I present a theory of the argument-structural properties of English and German particle verbs, including e.g. cases where particles disallow the verb's normal internal arguments (I sang (*a song) on), and cases where the underlying complement of the prepositional element surfaces as direct object: I wiped the plate off (cf. I wiped the dust off the plate). In such cases, the particle is often viewed as an ‘aspectual' operator, a conclusion which I attempt to refute, along with accounts blaming the effects on an unholy alliance between particles, telicity and transitivity. I derive the semantic and argument-structural effects from a syntax and semantics largely parallel to that of normal resultative constructions. If successful, the account offers an argument for a non-lexicalist syntax using meaningful light verbs and argument sharing devices sometimes used for e.g. resultative constructions.

 

30.06.2005 :: Rainer Osswald
Deverbal result nouns in German

Deverbal nouns like "Erfindung" ("invention"), "Blockierung" ("obstruction"), and "Enttäuschung" ("disappointment") can refer to the result of the action or event denoted by the respective base verb.

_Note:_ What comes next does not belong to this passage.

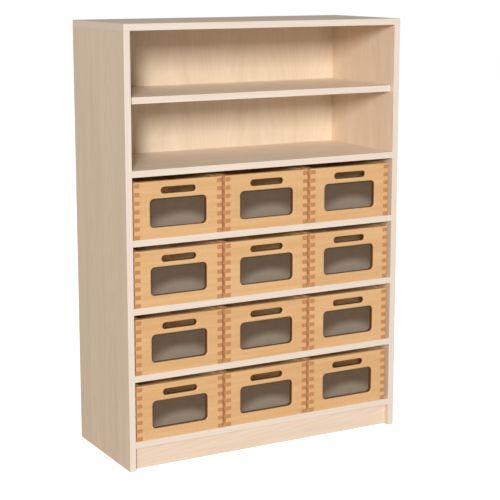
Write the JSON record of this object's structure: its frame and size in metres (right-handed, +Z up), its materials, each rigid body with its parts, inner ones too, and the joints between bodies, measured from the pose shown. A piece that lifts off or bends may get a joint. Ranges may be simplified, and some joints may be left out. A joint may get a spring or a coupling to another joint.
{
  "type": "tray storage unit",
  "caption": "Open-fronted cabinet on a plinth with a loose shelf above rows of pull-out finger-jointed beech boxes, each with a handle slot and a tinted window.",
  "frame": {"origin": "on the floor, under the middle of the cabinet's outline", "axes": "+Z up, +X to the right along the front, +Y from the open front to the back"},
  "size_m": [1.05, 0.42, 1.47],
  "materials": {
    "maple_board": "satin melamine face with a fine pale maple grain",
    "maple_back_board": "satin melamine face, upright grain",
    "maple_edging": "satin strip with a faint grain, edges eased",
    "beech": "clear satin lacquer on solid beech",
    "beech_dowel": "bare turned beech",
    "tinted_acrylic": "lightly smoke-tinted, satin see-through sheet",
    "nickel_steel": "nickel plated",
    "zinc_steel": "bright zinc plated"
  },
  "bodies": {
    "cabinet": {"left_side_panel": "maple_board", "right_side_panel": "maple_board", "top_panel": "maple_board", "bottom_panel": "maple_board", "plinth_board": "maple_board", "back_panel": "maple_back_board", "fixed_shelf_1": "maple_board", "fixed_shelf_2": "maple_board", "fixed_shelf_3": "maple_board", "fixed_shelf_4": "maple_board", "side_edgings": "maple_edging", "top_edging": "maple_edging", "shelf_edgings": "maple_edging", "shelf_pins": "nickel_steel", "dowels": "beech_dowel", "back_screws": "zinc_steel"},
    "loose_shelf": {"loose_shelf": "maple_board", "loose_shelf_edging": "maple_edging"},
    "box_a1": {"box_a1_front": "beech", "box_a1_body": "beech", "box_a1_window": "tinted_acrylic"},
    "box_a2": {"box_a2_front": "beech", "box_a2_body": "beech", "box_a2_window": "tinted_acrylic"},
    "box_a3": {"box_a3_front": "beech", "box_a3_body": "beech", "box_a3_window": "tinted_acrylic"},
    "box_b1": {"box_b1_front": "beech", "box_b1_body": "beech", "box_b1_window": "tinted_acrylic"},
    "box_b2": {"box_b2_front": "beech", "box_b2_body": "beech", "box_b2_window": "tinted_acrylic"},
    "box_b3": {"box_b3_front": "beech", "box_b3_body": "beech", "box_b3_window": "tinted_acrylic"},
    "box_c1": {"box_c1_front": "beech", "box_c1_body": "beech", "box_c1_window": "tinted_acrylic"},
    "box_c2": {"box_c2_front": "beech", "box_c2_body": "beech", "box_c2_window": "tinted_acrylic"},
    "box_c3": {"box_c3_front": "beech", "box_c3_body": "beech", "box_c3_window": "tinted_acrylic"},
    "box_d1": {"box_d1_front": "beech", "box_d1_body": "beech", "box_d1_window": "tinted_acrylic"},
    "box_d2": {"box_d2_front": "beech", "box_d2_body": "beech", "box_d2_window": "tinted_acrylic"},
    "box_d3": {"box_d3_front": "beech", "box_d3_body": "beech", "box_d3_window": "tinted_acrylic"}
  },
  "joints": [
    {"name": "box_a1_pull", "type": "slide", "parent": "cabinet", "child": "box_a1", "axis": [0, -1, 0], "range_m": [0, 0.4]},
    {"name": "box_a2_pull", "type": "slide", "parent": "cabinet", "child": "box_a2", "axis": [0, -1, 0], "range_m": [0, 0.4]},
    {"name": "box_a3_pull", "type": "slide", "parent": "cabinet", "child": "box_a3", "axis": [0, -1, 0], "range_m": [0, 0.4]},
    {"name": "box_b1_pull", "type": "slide", "parent": "cabinet", "child": "box_b1", "axis": [0, -1, 0], "range_m": [0, 0.4]},
    {"name": "box_b2_pull", "type": "slide", "parent": "cabinet", "child": "box_b2", "axis": [0, -1, 0], "range_m": [0, 0.4]},
    {"name": "box_b3_pull", "type": "slide", "parent": "cabinet", "child": "box_b3", "axis": [0, -1, 0], "range_m": [0, 0.4]},
    {"name": "box_c1_pull", "type": "slide", "parent": "cabinet", "child": "box_c1", "axis": [0, -1, 0], "range_m": [0, 0.4]},
    {"name": "box_c2_pull", "type": "slide", "parent": "cabinet", "child": "box_c2", "axis": [0, -1, 0], "range_m": [0, 0.4]},
    {"name": "box_c3_pull", "type": "slide", "parent": "cabinet", "child": "box_c3", "axis": [0, -1, 0], "range_m": [0, 0.4]},
    {"name": "box_d1_pull", "type": "slide", "parent": "cabinet", "child": "box_d1", "axis": [0, -1, 0], "range_m": [0, 0.4]},
    {"name": "box_d2_pull", "type": "slide", "parent": "cabinet", "child": "box_d2", "axis": [0, -1, 0], "range_m": [0, 0.4]},
    {"name": "box_d3_pull", "type": "slide", "parent": "cabinet", "child": "box_d3", "axis": [0, -1, 0], "range_m": [0, 0.4]},
    {"name": "loose_shelf_pull", "type": "slide", "parent": "cabinet", "child": "loose_shelf", "axis": [0, -1, 0], "range_m": [0, 0.412]}
  ]
}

This talk investigates the semantic properties of the verbs that give rise to deverbal nouns with result object or result state interpretation. In particular, I discuss the case where the deverbal noun denotes an "implicit" result object which cannot be realized syntactically with the verb and compare my analysis with others given in the literature, especially with that of Ehrich and Rapp (2000). The talk will also address some implications for the treatment of deverbal nouns in a semantically annotated computational lexicon as well as possible ways to support the analysis of result nouns by corpus studies.